What investigators have to work with now are streams of transaction records seized from the Bank of New York and the slowly expanding cast of characters they believe may hold the key to the scandal's mystery. Nobody, it should be stressed, has yet faced criminal proceedings. Nor has any institution.

Top billing so far has been given to Mrs Kagalovsky. Employed by the Bank of New York in the mid-Nineties to drum up business in Moscow, her expertise on the Russian financial scene was revered. Mrs Kagalovsky is under the microscope in part because she was so close to the transactions now under suspicion at the Bank of New York. But the alarm bells were sounded also because of her marriage to Konstantin Kagalovsky.

Press reports say Mr Kagalovsky, who was Russia's representative to the IMF in the early Nineties and who then moved to the once-powerful Menatep Bank in Moscow, has increasingly become the focus of the fast-expanding money-laundering probe.

The Kagalovskys, who met in Washington in 1993, share a lawyer in New York who has denied that they have committed any wrong-doing.
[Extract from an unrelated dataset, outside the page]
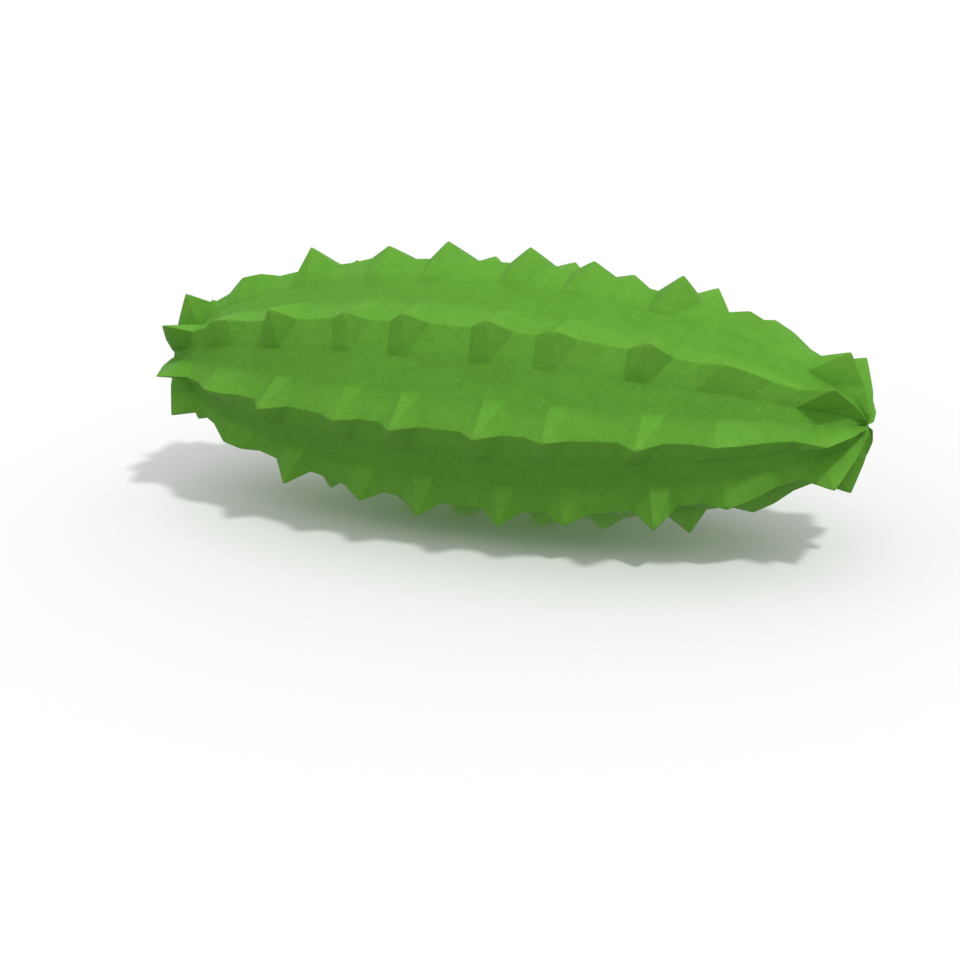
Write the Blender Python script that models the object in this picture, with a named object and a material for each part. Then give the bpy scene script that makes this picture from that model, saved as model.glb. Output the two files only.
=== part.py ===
"""A bitter melon, whole, as it lies on a table: a spindle fruit with eight lengthwise ridges of pointed
teeth.

Metres, +Z up. The fruit's axis is level and along X, with one ridge straight down. The origin is on the
surface that the fruit lies on, under its middle.
"""

import math

import bmesh
import bpy
from mathutils import Matrix, Vector

# Driving dimensions
LENGTH = 0.150  # from end to end
CREST_RADIUS = 0.0257  # from the axis to the crest of a ridge at the middle, between two teeth
PROFILE_POWER = 0.46  # a smaller power gives the spindle blunter ends
RIDGES = 8
RIDGE_RELIEF = 0.0017  # how far a crest stands out over the sides of its ridge
TEETH_PER_RIDGE = 10
TOOTH_HEIGHT = 0.0052
TOOTH_REACH = 0.0033  # along the crest, from the point of a tooth to its foot
TOOTH_LEAN = 0.8  # 0 stands the teeth straight out from the axis, and 1 stands them square to the skin
SECOND_TOOTH_SHIFT = 0.0004  # how much nearer to the -X end than evenly spaced its second teeth stand
END_STRETCH = 0.0014  # how much further out the crown of teeth stands at the +X end than at the other
STRETCH_POWER = 3  # the stretch grows with this power of the distance from the middle
FLAT_DEPTH = 0.0020  # what is flattened off the lowest teeth, where the fruit lies on them

# The surface is laid out in rings along the axis and columns round it. A ridge takes three columns: its
# crest, and the two sides of the flat panel that runs to the next ridge.
RINGS = 34
COLUMNS_PER_RIDGE = 3

# The skin inside the crown of teeth at each end, from the dimple in the middle of the end outward: how far in
# from the end of LENGTH each row of points lies, and how far from the axis, on the crests and beside them
END_CRESTS = ((0.0014, 0.0), (0.0007, 0.0019), (0.0018, 0.0071))
END_SIDES = ((0.0014, 0.0), (0.0015, 0.0012), (0.0032, 0.0053))

COLUMNS = RIDGES * COLUMNS_PER_RIDGE
END_ROWS = len(END_CRESTS)
ROWS = RINGS - 2 + 2 * END_ROWS  # from the middle of one end to the middle of the other
RING_STEP = LENGTH / RINGS
FIRST_TOOTH = RING_STEP  # from the end of the fruit
TOOTH_STEP = (LENGTH - 2 * FIRST_TOOTH) / (TEETH_PER_RIDGE - 1)

SKIN_COLOR = (0.105, 0.325, 0.035, 1.0)
SKIN_ROUGHNESS = 0.55


def crest_radius(ring):
    """The radius of a crest between its teeth, on one ring."""
    return CREST_RADIUS * math.sin(math.pi * ring / RINGS) ** PROFILE_POWER


def outline_angle(ring):
    """How steeply the spindle narrows towards the +X end, on one ring."""
    widening = crest_radius(ring) * PROFILE_POWER * math.pi / LENGTH / math.tan(math.pi * ring / RINGS)
    return -math.atan(widening)


def tooth_rise(ring):
    """How far the teeth lift a crest on one ring: full at the middle of a tooth, nothing past its foot."""
    along = ring * RING_STEP - FIRST_TOOTH
    number = round(along / TOOTH_STEP)
    place = number * TOOTH_STEP - (SECOND_TOOTH_SHIFT if number == 1 else 0.0)
    return TOOTH_HEIGHT * max(0.0, 1 - abs(along - place) / TOOTH_REACH)


def body_outline(ring, on_crest):
    """How far along the axis and out from it one ring lies, on a crest or beside it.

    The points of full teeth stand on a spindle, and all other points lie under it, in the direction that the
    teeth have there.
    """
    depth = TOOTH_HEIGHT + (-tooth_rise(ring) if on_crest else RIDGE_RELIEF)
    lean = TOOTH_LEAN * outline_angle(ring)
    along = ring * RING_STEP - LENGTH / 2 - depth * math.sin(lean)
    return along, crest_radius(ring) + TOOTH_HEIGHT - depth * math.cos(lean)


def end_outline(row, on_crest):
    """The same for a row inside one of the crowns of teeth."""
    outline = END_CRESTS if on_crest else END_SIDES
    inset, radius = outline[min(row, ROWS - row)]
    return math.copysign(LENGTH / 2 - inset, row - ROWS / 2), radius


def end_stretch(ring):
    """How far one ring lies further towards +X than it would without the stretch of that end."""
    share = (ring - RINGS / 2) / (RINGS / 2 - 1)
    return END_STRETCH * min(max(share, 0.0), 1.0) ** STRETCH_POWER


def skin_point(row, column):
    """Where one row meets one column, with the axis at z = 0 and column 0 straight down."""
    ring = row - END_ROWS + 1
    on_crest = column % COLUMNS_PER_RIDGE == 0
    if 0 < ring < RINGS:
        along, radius = body_outline(ring, on_crest)
    else:
        along, radius = end_outline(row, on_crest)
    x = along + end_stretch(ring) - END_STRETCH / 2
    angle = 2 * math.pi * column / COLUMNS
    return Vector((x, radius * math.sin(angle), -radius * math.cos(angle)))


def rest_height():
    """The height of the axis over the surface, once the lowest teeth are flattened."""
    lowest = min(skin_point(row, 0).z for row in range(ROWS))
    return -lowest - FLAT_DEPTH


def shape_rows(bm):
    """Moves each point of a unit sphere, with its poles on X, to its place on the fruit."""
    for vert in bm.verts:
        pole_angle = math.acos(max(-1.0, min(1.0, -vert.co.x)))
        turn = math.atan2(vert.co.y, -vert.co.z) / (2 * math.pi)
        row = round(ROWS * pole_angle / math.pi)
        column = round(COLUMNS * turn) % COLUMNS
        vert.co = skin_point(row, column)


def flatten_lowest_teeth(bm):
    """Cuts the lowest teeth off level and closes the cuts, then sets the fruit down on z = 0."""
    height = rest_height()
    cut = bmesh.ops.bisect_plane(
        bm,
        geom=bm.verts[:] + bm.edges[:] + bm.faces[:],
        plane_co=(0, 0, -height),
        plane_no=(0, 0, -1),
        clear_outer=True,
    )
    rims = [item for item in cut["geom_cut"] if isinstance(item, bmesh.types.BMEdge)]
    flats = bmesh.ops.holes_fill(bm, edges=rims)["faces"]
    bmesh.ops.triangulate(bm, faces=flats)
    bmesh.ops.translate(bm, verts=bm.verts, vec=(0, 0, height))


def skin_material():
    """Matt to satin green skin."""
    material = bpy.data.materials.new("skin")
    material.use_nodes = True
    shader = material.node_tree.nodes["Principled BSDF"]
    shader.inputs["Base Color"].default_value = SKIN_COLOR
    shader.inputs["Roughness"].default_value = SKIN_ROUGHNESS
    shader.inputs["Metallic"].default_value = 0.0
    return material


def bitter_melon(collection):
    """The whole fruit, one solid."""
    bm = bmesh.new()
    bmesh.ops.create_uvsphere(
        bm,
        u_segments=COLUMNS,
        v_segments=ROWS,
        radius=1,
        matrix=Matrix.Rotation(math.pi / 2, 4, "Y"),
    )
    shape_rows(bm)
    bmesh.ops.triangulate(bm, faces=bm.faces, quad_method="FIXED")
    flatten_lowest_teeth(bm)
    bmesh.ops.recalc_face_normals(bm, faces=bm.faces)
    mesh = bpy.data.meshes.new("bitter_melon")
    bm.to_mesh(mesh)
    bm.free()
    mesh.materials.append(skin_material())
    fruit = bpy.data.objects.new("bitter_melon", mesh)
    collection.objects.link(fruit)
    return fruit


def main():
    for old in list(bpy.data.objects):
        bpy.data.objects.remove(old)
    collection = bpy.data.collections.new("Bitter melon")
    bpy.context.scene.collection.children.link(collection)
    bitter_melon(collection)


main()
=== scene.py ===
"""The looks of a whole bitter melon: its ridges and teeth in fine relief, its green skin, and a pale studio.

The fruit lies level along X on a floor at z = 0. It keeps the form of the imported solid: a grid of rings along
the axis and columns round it, lifted to teeth along eight crests. Here every edge of the grid is narrowly
rounded, the facets between are divided finely, and the skin gets its small dents, its pebbled grain and its
colours. Metres, +Z up.
"""

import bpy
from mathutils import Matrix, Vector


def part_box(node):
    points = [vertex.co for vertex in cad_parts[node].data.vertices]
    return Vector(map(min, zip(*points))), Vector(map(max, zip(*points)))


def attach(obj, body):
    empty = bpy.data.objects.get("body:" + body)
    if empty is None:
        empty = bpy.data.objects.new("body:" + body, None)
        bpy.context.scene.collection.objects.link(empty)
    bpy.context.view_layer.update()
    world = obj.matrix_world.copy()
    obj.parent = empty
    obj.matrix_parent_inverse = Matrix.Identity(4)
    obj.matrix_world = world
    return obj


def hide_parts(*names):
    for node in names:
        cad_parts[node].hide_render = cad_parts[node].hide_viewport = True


bl_info = {
    "name": "Bitter melon",
    "version": (1, 0, 0),
    "blender": (4, 5, 0),
    "location": "3D View > Sidebar > Bitter melon",
    "description": "Makes a ridged and toothed bitter melon with its skin, and a pale studio round it",
    "category": "Add Mesh",
}

import math

import bmesh
import bpy
from bpy.props import FloatProperty, FloatVectorProperty, IntProperty, PointerProperty
from mathutils import Matrix, Vector, noise

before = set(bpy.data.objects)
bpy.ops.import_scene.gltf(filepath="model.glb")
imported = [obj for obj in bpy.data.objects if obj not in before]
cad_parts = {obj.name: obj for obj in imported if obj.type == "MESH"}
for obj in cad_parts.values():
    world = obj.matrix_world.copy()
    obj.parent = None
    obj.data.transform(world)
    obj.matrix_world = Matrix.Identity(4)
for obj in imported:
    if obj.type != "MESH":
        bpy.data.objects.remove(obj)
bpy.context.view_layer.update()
NODE_LOW, NODE_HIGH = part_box("bitter_melon")

BODY = "root"
NODE = "bitter_melon"

# The surface is laid out in rings along the axis and columns round it. A ridge takes three columns: its
# crest, and the two sides of the flat panel that runs to the next ridge.
RINGS = 34
COLUMNS_PER_RIDGE = 3

# The skin inside the crown of teeth at each end, from the dimple in the middle of the end outward: how far in
# from the end of the fruit each row of points lies, and how far from the axis, on the crests and beside them
END_CRESTS = ((0.0014, 0.0), (0.0007, 0.0019), (0.0018, 0.0071))
END_SIDES = ((0.0014, 0.0), (0.0015, 0.0012), (0.0032, 0.0053))
END_ROWS = len(END_CRESTS)
ROWS = RINGS - 2 + 2 * END_ROWS  # from the middle of one end to the middle of the other

PEBBLE_REACH = 0.7  # of the distance between two swellings, from the middle of one to its foot
FINE_DENT_SHARE = 0.5  # how deep the finer dents are, next to the wide ones
FINE_DENT_SCALE = 2  # how many times narrower they are
TOOTH_POINT_RISE = 4  # how far a tooth's point stands out, in ridge reliefs
# Below the panel share the green darkens towards the groove green, partly as painted shade, and towards the
# crest share it lightens, partly as a painted highlight.
PANEL_SHARE = 0.12  # of that rise, where the skin has its panel green
CREST_SHARE = 0.35  # of that rise, where the skin has its crest green

# The scales of the skin's patterns, in repeats a metre
MOTTLE_SCALE = 90
STREAK_SCALE = 700
STREAK_STRETCH = 0.08  # their scale along the fruit, as a share of that across it, so that they are long
FLECK_SCALE = 620
PATCH_SCALE = 240
GLOSS_SCALE = 300
GRAIN_SCALE = 1400

FLECK_CORE = 0.10  # of the distance between two pores, how far from its middle a pore is fully pale
FLECK_EDGE = 0.22  # and how far from its middle it ends
NOISE_DETAIL = 3
NOISE_LOW = 0.25  # most of a noise lies between these two
NOISE_HIGH = 0.75
HORIZON_BLUR = 0.1  # sine of the elevation over which the light from below turns into that from above

# The Mix node has a set of sockets for each kind of value, and these are the ones of its colours
MIX_FIRST = 6
MIX_SECOND = 7
MIX_RESULT = 2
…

In a statement, Stanley Arkin insisted: "Konstantin and Natasha wish to state unequivocally that they have never been involved in money-laundering activities."

Menatep Bank, which has been insolvent since the autumn 1998 Russian economic crash, also this week protested its innocence. "Any references or allusions to improprieties either on the part of the bank or Mr Kagalovsky are fallacious and reckless," it said.

Another on the cast list is Semion Mogilevitch, a Russian businessman living in Hungary whom the authorities have characterised as a pivotal Russian mafia leader. He has also denied all involvement.

Helping Russia in its transition to capitalism has always been a paramount goal of Washington. And for many, like the Bank of New York, it has offered colossal rewards. But no one could ever imagine it would be clean or free of criminal intrusions.